▸ **EXERCISE AIM**:
Copy out all of the data below with no alterations.

═══

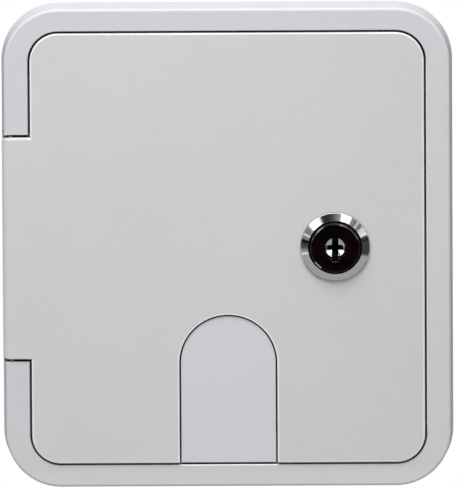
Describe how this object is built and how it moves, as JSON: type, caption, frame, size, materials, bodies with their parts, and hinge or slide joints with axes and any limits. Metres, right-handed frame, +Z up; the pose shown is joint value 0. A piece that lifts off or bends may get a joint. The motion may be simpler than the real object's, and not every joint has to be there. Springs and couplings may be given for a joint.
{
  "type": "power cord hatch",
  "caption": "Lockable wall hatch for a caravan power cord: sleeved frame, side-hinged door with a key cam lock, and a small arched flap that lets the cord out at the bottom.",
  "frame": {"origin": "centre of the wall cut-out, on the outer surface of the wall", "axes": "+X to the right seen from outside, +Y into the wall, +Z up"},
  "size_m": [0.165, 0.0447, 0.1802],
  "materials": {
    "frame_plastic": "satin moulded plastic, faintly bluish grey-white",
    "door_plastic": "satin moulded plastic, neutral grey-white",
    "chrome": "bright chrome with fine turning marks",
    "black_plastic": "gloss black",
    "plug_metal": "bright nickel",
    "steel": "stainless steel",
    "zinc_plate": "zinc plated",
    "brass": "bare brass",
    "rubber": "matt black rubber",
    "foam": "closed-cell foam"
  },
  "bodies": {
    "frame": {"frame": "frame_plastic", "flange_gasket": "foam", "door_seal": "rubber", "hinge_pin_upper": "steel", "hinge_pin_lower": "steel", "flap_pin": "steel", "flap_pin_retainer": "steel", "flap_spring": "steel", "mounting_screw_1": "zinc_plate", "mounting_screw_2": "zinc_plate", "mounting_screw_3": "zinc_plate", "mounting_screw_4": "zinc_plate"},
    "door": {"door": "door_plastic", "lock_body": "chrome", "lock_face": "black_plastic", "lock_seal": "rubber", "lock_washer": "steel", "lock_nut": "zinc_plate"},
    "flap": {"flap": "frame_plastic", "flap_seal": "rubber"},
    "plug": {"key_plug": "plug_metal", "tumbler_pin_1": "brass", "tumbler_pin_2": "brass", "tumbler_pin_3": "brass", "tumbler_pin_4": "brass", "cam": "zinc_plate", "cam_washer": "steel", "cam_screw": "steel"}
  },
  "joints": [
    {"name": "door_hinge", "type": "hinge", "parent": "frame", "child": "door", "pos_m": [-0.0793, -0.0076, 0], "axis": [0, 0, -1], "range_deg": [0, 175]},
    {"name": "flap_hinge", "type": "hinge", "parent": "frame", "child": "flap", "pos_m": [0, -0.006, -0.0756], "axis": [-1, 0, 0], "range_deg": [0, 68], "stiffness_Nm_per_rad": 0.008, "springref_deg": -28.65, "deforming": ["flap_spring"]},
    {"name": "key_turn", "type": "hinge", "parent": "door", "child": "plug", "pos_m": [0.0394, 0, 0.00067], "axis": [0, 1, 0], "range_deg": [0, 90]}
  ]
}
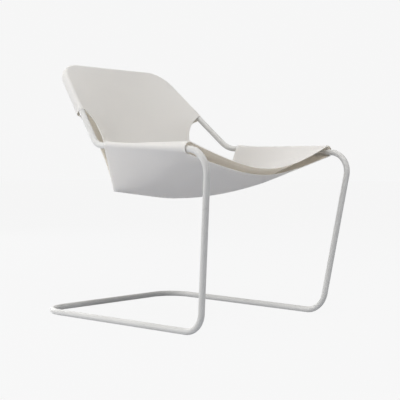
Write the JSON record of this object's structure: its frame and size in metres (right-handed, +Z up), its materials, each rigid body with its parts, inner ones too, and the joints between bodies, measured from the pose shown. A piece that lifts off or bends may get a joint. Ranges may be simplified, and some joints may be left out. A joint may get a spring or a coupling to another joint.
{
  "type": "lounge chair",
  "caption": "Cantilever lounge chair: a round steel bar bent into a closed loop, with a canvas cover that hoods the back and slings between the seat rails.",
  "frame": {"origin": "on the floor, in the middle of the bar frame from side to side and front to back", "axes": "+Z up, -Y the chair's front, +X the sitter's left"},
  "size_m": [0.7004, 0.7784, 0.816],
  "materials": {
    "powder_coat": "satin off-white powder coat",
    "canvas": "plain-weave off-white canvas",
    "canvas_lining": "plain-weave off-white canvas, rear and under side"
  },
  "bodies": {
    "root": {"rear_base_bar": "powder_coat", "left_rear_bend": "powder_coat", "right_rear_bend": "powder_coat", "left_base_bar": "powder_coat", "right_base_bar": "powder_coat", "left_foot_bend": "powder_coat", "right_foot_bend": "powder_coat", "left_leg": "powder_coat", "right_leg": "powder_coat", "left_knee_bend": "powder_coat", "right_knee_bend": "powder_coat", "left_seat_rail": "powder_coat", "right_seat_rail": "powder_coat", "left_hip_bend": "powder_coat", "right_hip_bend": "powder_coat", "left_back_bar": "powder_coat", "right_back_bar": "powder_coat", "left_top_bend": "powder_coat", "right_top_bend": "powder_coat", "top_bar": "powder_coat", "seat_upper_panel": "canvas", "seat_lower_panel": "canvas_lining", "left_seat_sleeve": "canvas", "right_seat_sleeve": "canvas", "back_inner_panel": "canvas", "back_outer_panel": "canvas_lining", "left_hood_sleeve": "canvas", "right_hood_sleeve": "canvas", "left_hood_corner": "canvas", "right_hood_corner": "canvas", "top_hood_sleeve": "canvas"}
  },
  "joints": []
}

═══

▸ **RESULT FOR THIS TASK**:
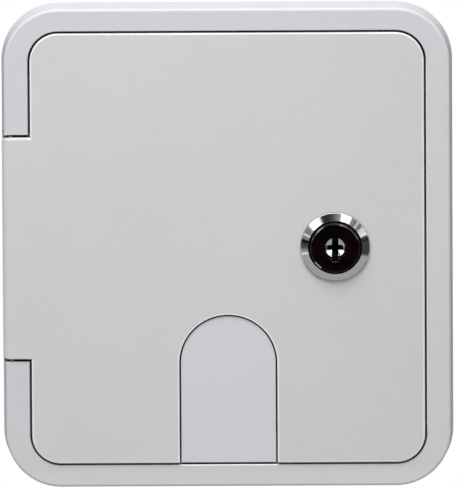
Describe how this object is built and how it moves, as JSON: type, caption, frame, size, materials, bodies with their parts, and hinge or slide joints with axes and any limits. Metres, right-handed frame, +Z up; the pose shown is joint value 0. A piece that lifts off or bends may get a joint. The motion may be simpler than the real object's, and not every joint has to be there. Springs and couplings may be given for a joint.
{
  "type": "power cord hatch",
  "caption": "Lockable wall hatch for a caravan power cord: sleeved frame, side-hinged door with a key cam lock, and a small arched flap that lets the cord out at the bottom.",
  "frame": {"origin": "centre of the wall cut-out, on the outer surface of the wall", "axes": "+X to the right seen from outside, +Y into the wall, +Z up"},
  "size_m": [0.165, 0.0447, 0.1802],
  "materials": {
    "frame_plastic": "satin moulded plastic, faintly bluish grey-white",
    "door_plastic": "satin moulded plastic, neutral grey-white",
    "chrome": "bright chrome with fine turning marks",
    "black_plastic": "gloss black",
    "plug_metal": "bright nickel",
    "steel": "stainless steel",
    "zinc_plate": "zinc plated",
    "brass": "bare brass",
    "rubber": "matt black rubber",
    "foam": "closed-cell foam"
  },
  "bodies": {
    "frame": {"frame": "frame_plastic", "flange_gasket": "foam", "door_seal": "rubber", "hinge_pin_upper": "steel", "hinge_pin_lower": "steel", "flap_pin": "steel", "flap_pin_retainer": "steel", "flap_spring": "steel", "mounting_screw_1": "zinc_plate", "mounting_screw_2": "zinc_plate", "mounting_screw_3": "zinc_plate", "mounting_screw_4": "zinc_plate"},
    "door": {"door": "door_plastic", "lock_body": "chrome", "lock_face": "black_plastic", "lock_seal": "rubber", "lock_washer": "steel", "lock_nut": "zinc_plate"},
    "flap": {"flap": "frame_plastic", "flap_seal": "rubber"},
    "plug": {"key_plug": "plug_metal", "tumbler_pin_1": "brass", "tumbler_pin_2": "brass", "tumbler_pin_3": "brass", "tumbler_pin_4": "brass", "cam": "zinc_plate", "cam_washer": "steel", "cam_screw": "steel"}
  },
  "joints": [
    {"name": "door_hinge", "type": "hinge", "parent": "frame", "child": "door", "pos_m": [-0.0793, -0.0076, 0], "axis": [0, 0, -1], "range_deg": [0, 175]},
    {"name": "flap_hinge", "type": "hinge", "parent": "frame", "child": "flap", "pos_m": [0, -0.006, -0.0756], "axis": [-1, 0, 0], "range_deg": [0, 68], "stiffness_Nm_per_rad": 0.008, "springref_deg": -28.65, "deforming": ["flap_spring"]},
    {"name": "key_turn", "type": "hinge", "parent": "door", "child": "plug", "pos_m": [0.0394, 0, 0.00067], "axis": [0, 1, 0], "range_deg": [0, 90]}
  ]
}
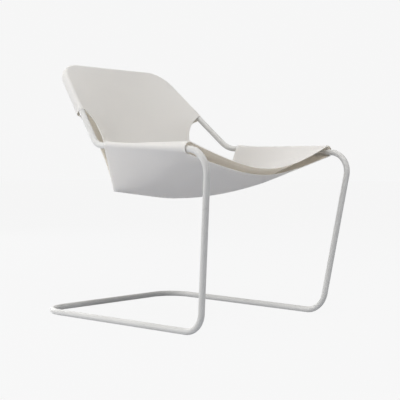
Write the JSON record of this object's structure: its frame and size in metres (right-handed, +Z up), its materials, each rigid body with its parts, inner ones too, and the joints between bodies, measured from the pose shown. A piece that lifts off or bends may get a joint. Ranges may be simplified, and some joints may be left out. A joint may get a spring or a coupling to another joint.
{
  "type": "lounge chair",
  "caption": "Cantilever lounge chair: a round steel bar bent into a closed loop, with a canvas cover that hoods the back and slings between the seat rails.",
  "frame": {"origin": "on the floor, in the middle of the bar frame from side to side and front to back", "axes": "+Z up, -Y the chair's front, +X the sitter's left"},
  "size_m": [0.7004, 0.7784, 0.816],
  "materials": {
    "powder_coat": "satin off-white powder coat",
    "canvas": "plain-weave off-white canvas",
    "canvas_lining": "plain-weave off-white canvas, rear and under side"
  },
  "bodies": {
    "root": {"rear_base_bar": "powder_coat", "left_rear_bend": "powder_coat", "right_rear_bend": "powder_coat", "left_base_bar": "powder_coat", "right_base_bar": "powder_coat", "left_foot_bend": "powder_coat", "right_foot_bend": "powder_coat", "left_leg": "powder_coat", "right_leg": "powder_coat", "left_knee_bend": "powder_coat", "right_knee_bend": "powder_coat", "left_seat_rail": "powder_coat", "right_seat_rail": "powder_coat", "left_hip_bend": "powder_coat", "right_hip_bend": "powder_coat", "left_back_bar": "powder_coat", "right_back_bar": "powder_coat", "left_top_bend": "powder_coat", "right_top_bend": "powder_coat", "top_bar": "powder_coat", "seat_upper_panel": "canvas", "seat_lower_panel": "canvas_lining", "left_seat_sleeve": "canvas", "right_seat_sleeve": "canvas", "back_inner_panel": "canvas", "back_outer_panel": "canvas_lining", "left_hood_sleeve": "canvas", "right_hood_sleeve": "canvas", "left_hood_corner": "canvas", "right_hood_corner": "canvas", "top_hood_sleeve": "canvas"}
  },
  "joints": []
}